Tennessee also returns secondary coach Willie Martinez, who served a one-game suspension last week for impermissible contact with a potential recruit. His absence may have played a role in some of the breakdowns that resulted in long pass plays for Bowling Green.
But the Vols’ issues on defense last week went beyond the secondary.
“To the naked eye, everyone wants to point toward the secondary because that’s what they see, they see the conclusion of the play,” Jones said. “What they don’t understand is to play great pass defense, it takes all 11 individuals working together as one and playing great collective defense. There were individual breakdowns, some up front and some in the back end. And sometimes it’s a really good football team offensively making a really good play.”
Although the Vols did produce three sacks against Bowling Green, defensive coordinator John Jancek said he expected Tennessee’s front four to provide a little more pressure. One of those sacks last week came from tackle Danny O’Brien, who has since been suspended for a violation of team rules.

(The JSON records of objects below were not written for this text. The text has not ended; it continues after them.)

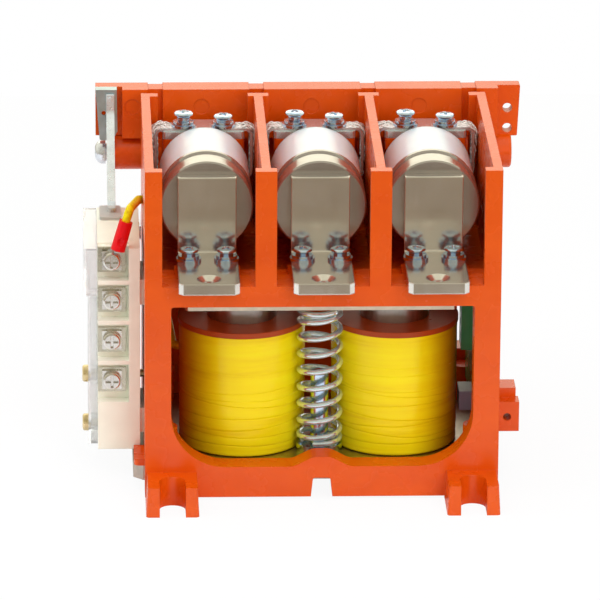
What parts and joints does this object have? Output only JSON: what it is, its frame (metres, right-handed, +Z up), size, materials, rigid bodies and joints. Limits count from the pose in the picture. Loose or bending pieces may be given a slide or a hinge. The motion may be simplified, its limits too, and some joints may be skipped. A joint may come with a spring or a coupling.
{
  "type": "high voltage vacuum contactor",
  "caption": "Open-frame vacuum contactor: ceramic vacuum tubes between moulded barriers, a swing arm behind them, magnet coils in the window below and an auxiliary switch on the side.",
  "frame": {"origin": "middle pole's centre plane, front face of the moulded frame, mounting plane under the feet", "axes": "+X to the right seen from the terminals, +Y from the front terminals to the swing arm, +Z up"},
  "size_m": [0.2399, 0.207, 0.182],
  "materials": {
    "frame_plastic": "glossy orange glass-filled polyester moulding",
    "nickel_bar": "bright nickel plate over copper, warm tone",
    "tinned_bar": "satin tin plate over copper",
    "zinc_steel": "bright zinc plated steel",
    "tube_metal": "bright nickel iron alloy",
    "tube_ceramic": "white glazed alumina",
    "copper": "clean machined copper",
    "spring_wire": "bright spring steel wire",
    "braid_metal": "flat tinned copper braid",
    "plate_steel": "zinc plated steel plate, satin",
    "core_steel": "zinc plated soft iron",
    "bobbin_plastic": "dark red-brown moulding",
    "coil_tape": "wrinkled yellow polyester tape",
    "bracket_zinc": "blue-white zinc plated sheet",
    "strip_steel": "bright folded steel strip",
    "cream_plastic": "cream nylon",
    "clear_cover": "clear polycarbonate, slightly milky",
    "milky_plastic": "milky translucent nylon",
    "yellow_zinc": "yellow passivated zinc",
    "brass_strip": "rolled brass",
    "black_plastic": "black nylon",
    "lead_yellow": "yellow varnished fibre sleeve",
    "crimp_red": "red vinyl crimp insulation",
    "board_green": "green lacquered circuit board",
    "block_green": "green terminal block",
    "relay_grey": "lilac-grey relay case"
  },
  "bodies": {
    "frame": {"aux_body": "cream_plastic", "aux_cover": "clear_cover", "aux_guide": "milky_plastic", "aux_mount_screws": "yellow_zinc", "aux_screws": "zinc_steel", "aux_spring": "spring_wire", "aux_terminals": "brass_strip", "board_relay": "relay_grey", "board_terminal_block": "block_green", "braids_1": "braid_metal", "braids_2": "braid_metal", "braids_3": "braid_metal", "coil_board": "board_green", "coil_bobbins": "bobbin_plastic", "coil_winding_left": "coil_tape", "coil_winding_right": "coil_tape", "core_bolts": "zinc_steel", "crimp_sleeve": "crimp_red", "fixed_contacts": "copper", "flat_washers": "zinc_steel", "frame_screws": "zinc_steel", "front_terminal_1": "nickel_bar", "front_terminal_2": "nickel_bar", "front_terminal_3": "nickel_bar", "lead_lug": "tinned_bar", "lead_sleeve": "lead_yellow", "magnet_cores": "core_steel", "main_frame": "frame_plastic", "pivot_shaft": "zinc_steel", "rear_terminal_1": "tinned_bar", "rear_terminal_2": "tinned_bar", "rear_terminal_3": "tinned_bar", "return_spring": "spring_wire", "shaft_clips": "spring_wire", "spring_guide": "zinc_steel", "spring_washers": "zinc_steel", "terminal_screws": "zinc_steel", "tube_bellows": "tube_metal", "tube_ceramic_1": "tube_ceramic", "tube_ceramic_2": "tube_ceramic", "tube_ceramic_3": "tube_ceramic", "tube_end_caps": "tube_metal", "yoke_plate": "plate_steel"},
    "arm": {"swing_arm": "frame_plastic", "armature_plate": "core_steel", "armature_screws": "zinc_steel", "lever_bracket": "bracket_zinc", "bracket_screw": "zinc_steel", "drive_strip": "strip_steel"},
    "plunger": {"aux_plunger": "black_plastic", "aux_bridges": "brass_strip"},
    "stem_1": {"moving_stem_1": "copper", "stem_hardware_1": "zinc_steel", "contact_spring_1": "spring_wire"},
    "stem_2": {"moving_stem_2": "copper", "stem_hardware_2": "zinc_steel", "contact_spring_2": "spring_wire"},
    "stem_3": {"moving_stem_3": "copper", "stem_hardware_3": "zinc_steel", "contact_spring_3": "spring_wire"}
  },
  "joints": [
    {"name": "arm_pivot", "type": "hinge", "parent": "frame", "child": "arm", "pos_m": [0, 0.15, 0.101], "axis": [1, 0, 0], "range_deg": [0, 2.4], "stiffness_Nm_per_rad": 8, "springref_deg": -14.32, "deforming": ["return_spring"]},
    {"name": "stem_1_slide", "type": "slide", "parent": "frame", "child": "stem_1", "axis": [0, -1, 0], "range_m": [0, 0.0021]},
    {"name": "stem_2_slide", "type": "slide", "parent": "frame", "child": "stem_2", "axis": [0, -1, 0], "range_m": [0, 0.0021]},
    {"name": "stem_3_slide", "type": "slide", "parent": "frame", "child": "stem_3", "axis": [0, -1, 0], "range_m": [0, 0.0021]},
    {"name": "plunger_slide", "type": "slide", "parent": "frame", "child": "plunger", "axis": [0, 0, -1], "range_m": [0, 0.0023], "deforming": ["aux_spring"]}
  ],
  "couplings": [
    {"joint": "stem_1_slide", "follows": "arm_pivot", "m_per_rad": 0.0476},
    {"joint": "stem_2_slide", "follows": "arm_pivot", "m_per_rad": 0.0476},
    {"joint": "stem_3_slide", "follows": "arm_pivot", "m_per_rad": 0.0476},
    {"joint": "plunger_slide", "follows": "arm_pivot", "m_per_rad": 0.052}
  ]
}
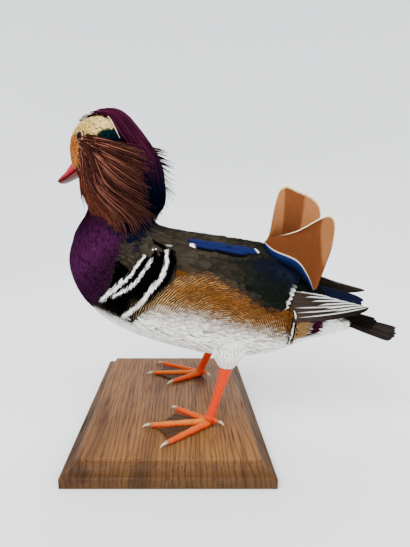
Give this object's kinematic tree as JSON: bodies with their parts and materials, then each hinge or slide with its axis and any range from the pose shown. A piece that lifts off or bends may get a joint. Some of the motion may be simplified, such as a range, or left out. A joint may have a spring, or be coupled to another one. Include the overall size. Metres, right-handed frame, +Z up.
{
  "type": "mounted mandarin duck on a wooden base",
  "caption": "Life-size drake duck with crest, rust ruff, upright orange sail feathers and folded wings, standing on a moulded oak base board.",
  "frame": {"origin": "centre of the underside of the base board", "axes": "+Z up, the bird's body faces -X with its left side to -Y and its tail to +X"},
  "size_m": [0.3121, 0.203, 0.275],
  "materials": {
    "oak": "stained oak with a thin satin varnish",
    "body_plumage": "soft contour feathers: white belly, golden flanks, purple breast",
    "face_plumage": "short dense feathers, cream and orange-brown",
    "ruff_plumage": "narrow glossy hackles, rust with pale shafts",
    "crest_plumage": "long silky feathers, maroon to blue-black",
    "wing_plumage": "olive-brown coverts with blue secondaries",
    "sail_plumage": "one broad stiff feather, orange-cinnamon with a pale edge",
    "quill_plumage": "stiff grey-brown quills with silvery outer webs",
    "glass_eye": "polished dark glass",
    "bill_horn": "painted horn, crimson with a pale nail",
    "leg_skin": "scaly painted skin, orange, webs grey-brown",
    "claw_horn": "horn, cream to brown"
  },
  "bodies": {
    "root": {"base_board": "oak", "torso": "body_plumage", "neck": "ruff_plumage", "head": "face_plumage", "eye_left": "glass_eye", "eye_right": "glass_eye", "bill_upper": "bill_horn", "bill_lower": "bill_horn", "crest": "crest_plumage", "ruff_left": "ruff_plumage", "ruff_right": "ruff_plumage", "wing_left": "wing_plumage", "wing_right": "wing_plumage", "sail_left": "sail_plumage", "sail_right": "sail_plumage", "primaries_left": "quill_plumage", "primaries_right": "quill_plumage", "tail": "quill_plumage", "thigh_left": "body_plumage", "thigh_right": "body_plumage", "shank_left": "leg_skin", "shank_right": "leg_skin", "foot_left": "leg_skin", "foot_right": "leg_skin", "claw_left_inner": "claw_horn", "claw_left_middle": "claw_horn", "claw_left_outer": "claw_horn", "claw_left_hind": "claw_horn", "claw_right_inner": "claw_horn", "claw_right_middle": "claw_horn", "claw_right_outer": "claw_horn", "claw_right_hind": "claw_horn"}
  },
  "joints": []
}
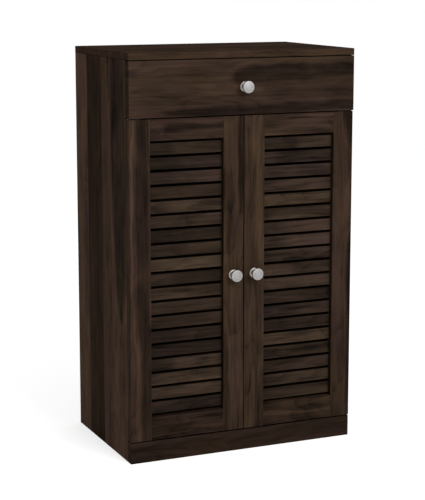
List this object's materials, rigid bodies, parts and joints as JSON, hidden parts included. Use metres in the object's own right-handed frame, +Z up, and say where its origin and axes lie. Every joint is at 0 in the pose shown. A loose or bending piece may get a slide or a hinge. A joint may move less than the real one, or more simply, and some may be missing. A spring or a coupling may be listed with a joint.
{
  "type": "shoe cabinet",
  "caption": "Tall free-standing shoe cabinet of dark stained wood, with a drawer above hinged slatted doors, round metal knobs, shelves inside and a plinth.",
  "frame": {"origin": "on the floor under the middle of the cabinet's bounding box", "axes": "+Z up, +X to the right seen from the front, +Y to the back; the doors and the drawer face -Y"},
  "size_m": [0.6, 0.413, 1],
  "materials": {
    "top_walnut": "dark walnut stain under satin lacquer, grain along X",
    "side_walnut": "dark walnut stain under satin lacquer, boards glued edge to edge, grain along Z",
    "plinth_walnut": "dark walnut stain under satin lacquer, grain along X",
    "drawer_front_walnut": "dark walnut stain under satin lacquer, figured grain along X",
    "stile_walnut": "dark walnut stain under satin lacquer, grain along Z",
    "rail_walnut": "dark walnut stain under satin lacquer, grain along X",
    "slat_walnut": "dark walnut stain under satin lacquer, grain along X, each slat its own tone",
    "inner_walnut": "dark walnut stain under matt lacquer, grain along X",
    "pale_wood": "bare planed hardwood",
    "plywood": "bare plywood",
    "zinc_steel": "zinc plated steel",
    "dark_steel": "dark bronzed steel",
    "satin_metal": "satin turned metal",
    "catch_plastic": "dark brown moulded plastic",
    "magnet_metal": "dull nickel plated magnet",
    "clear_rubber": "translucent silicone"
  },
  "bodies": {
    "carcass": {"top_board": "top_walnut", "left_side_panel": "side_walnut", "right_side_panel": "side_walnut", "bottom_panel": "inner_walnut", "drawer_divider": "inner_walnut", "plinth_board": "plinth_walnut", "plinth_blocks": "pale_wood", "back_panel": "plywood", "front_stretcher": "inner_walnut", "back_rail": "inner_walnut", "lower_shelf": "inner_walnut", "middle_shelf": "inner_walnut", "upper_shelf": "inner_walnut", "shelf_pins": "zinc_steel", "carcass_dowels": "pale_wood", "top_screws": "zinc_steel", "back_panel_screws": "zinc_steel", "fitting_screws": "zinc_steel", "left_drawer_runner": "pale_wood", "right_drawer_runner": "pale_wood", "upper_catch": "catch_plastic", "lower_catch": "catch_plastic", "catch_magnets": "magnet_metal", "left_lower_pivot": "dark_steel", "left_upper_pivot": "dark_steel", "right_lower_pivot": "dark_steel", "right_upper_pivot": "dark_steel"},
    "drawer": {"drawer_front": "drawer_front_walnut", "drawer_inner_front": "pale_wood", "drawer_left_side": "pale_wood", "drawer_right_side": "pale_wood", "drawer_back": "pale_wood", "drawer_bottom": "plywood", "drawer_stop_block": "pale_wood", "drawer_screws": "zinc_steel", "drawer_bumpers": "clear_rubber", "drawer_knob": "satin_metal", "drawer_knob_screw": "zinc_steel"},
    "left_door": {"left_hinge_stile": "stile_walnut", "left_meeting_stile": "stile_walnut", "left_top_rail": "rail_walnut", "left_bottom_rail": "rail_walnut", "left_slats": "slat_walnut", "left_pivot_sockets": "dark_steel", "left_strike_plates": "zinc_steel", "left_door_screws": "zinc_steel", "left_door_knob": "satin_metal", "left_knob_screw": "zinc_steel"},
    "right_door": {"right_hinge_stile": "stile_walnut", "right_meeting_stile": "stile_walnut", "right_top_rail": "rail_walnut", "right_bottom_rail": "rail_walnut", "right_slats": "slat_walnut", "right_pivot_sockets": "dark_steel", "right_strike_plates": "zinc_steel", "right_door_screws": "zinc_steel", "right_door_knob": "satin_metal", "right_knob_screw": "zinc_steel"}
  },
  "joints": [
    {"name": "drawer_slide", "type": "slide", "parent": "carcass", "child": "drawer", "axis": [0, -1, 0], "range_m": [0, 0.24]},
    {"name": "left_door_hinge", "type": "hinge", "parent": "carcass", "child": "left_door", "pos_m": [-0.295, -0.1685, 0.0555], "axis": [0, 0, -1], "range_deg": [0, 180]},
    {"name": "right_door_hinge", "type": "hinge", "parent": "carcass", "child": "right_door", "pos_m": [0.295, -0.1685, 0.0555], "axis": [0, 0, 1], "range_deg": [0, 180]}
  ]
}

Sophomore walk-on Colton Jumper and freshman Darrin Kirkland Jr. endured some growing pains while alternating at middle linebacker.
“We didn’t play well as a defense,” Jancek said. “The kids know it. It was a disappointing performance. We have to get better in a hurry.”
The Vols believe they’ll do just that. They say their struggles against Bowling Green haven’t shaken their faith in this defense.
“Everybody is confident,” cornerback Cam Sutton said. “Things are going to happen throughout the course of a game. That’s football. Nobody’s down about anything that happened in the (Bowling Green) game. We’re just going to build off it and continue to get better.”